In fact, Andrew Barr, the chief cheerleader, thought some of the Rudd cuts were good. He thought cuts to the travelling programs of the cultural institutions were a good thing, and he said so, because he thought somehow that that would mean more people would come to Canberra. Senator Kate Lundy bought that one. But that is the problem with this debate. Those opposite fail to acknowledge the failures of their side. This is the only party, the Canberra Liberals, that will stand up to both sides when they attack the ACT because that is our job and we will do it well. We have understanding for the problems that Mr Abbott faces. They are problems created by the Labor Party, and it is unfortunate that the clean-up has to come.
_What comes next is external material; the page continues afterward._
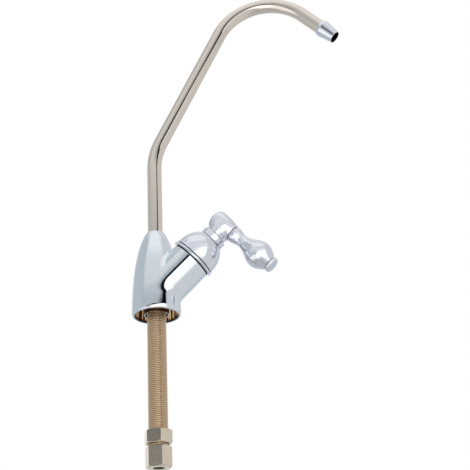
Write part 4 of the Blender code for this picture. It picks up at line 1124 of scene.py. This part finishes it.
hub_field = blend_fields(head_field, neck_field, HUB_FILLET * MM)
head_heights = np.concatenate([
    HUB_BACK_START - HUB_BACK_ROUND * np.cos(np.linspace(0, math.pi / 2, 24, endpoint=False)),
    np.linspace(HUB_BACK_START, HUB_FACE + SPARE, 24)
])
head_profile = [(float(head_radius(height)), float(height)) for height in head_heights]
head_profile[0] = (0, HUB_BACK_START - HUB_BACK_ROUND)
head_profile.append((0, HUB_FACE + SPARE))
hub = form("handle_knuckle", head_profile, lever_frame, trim_chrome)
shoulder = NECK_RADIUS + NECK_FLARE
neck = form("neck", [
    (0, HUB_BOTTOM - SPARE), (NECK_RADIUS, HUB_BOTTOM - SPARE), (NECK_RADIUS, HUB_BOTTOM),
    (shoulder, HUB_BOTTOM + NECK_RISE), (shoulder, LEVER_AXIS_HEIGHT / MM),
    (0, LEVER_AXIS_HEIGHT / MM)
], valve_frame, trim_chrome)
join(hub, neck, "UNION")
pull_onto(hub, hub_field, HUB_CELL * MM, kept_hub)
print("blended hub:", len(hub.data.polygons), "faces")

# %% [markdown]
# Like the body, the hub is then machined: flat where the lever meets it and at the neck's foot, with
# one hole for the stem and one for the stud that carries the lever.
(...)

It is interesting that we talk about the grand plans. In particular, Mr Corbell recited a litany of plans. None of them will amount to anything if you do not deliver them. And I simply point out, in regard to his City Hill: a concept for the future, none of it has been delivered a decade later. And, of course, Mr Corbell was responsible for the GDE debacle. When we talk about delivery, it was, what, five years late and double the price—double the time taken, and the original budget was $55 million but it was probably closer to $200 million on completion. It was four times the cost—an absolute failure. Then, of course, there is the prison debacle. Yes, you can have all the plans and all the glossies that you want in the world, but if you do not deliver—and people know that you do not deliver and the Auditor-General’s report says you do not deliver—then that is the problem. And that is why Mr Hanson’s motion today is important.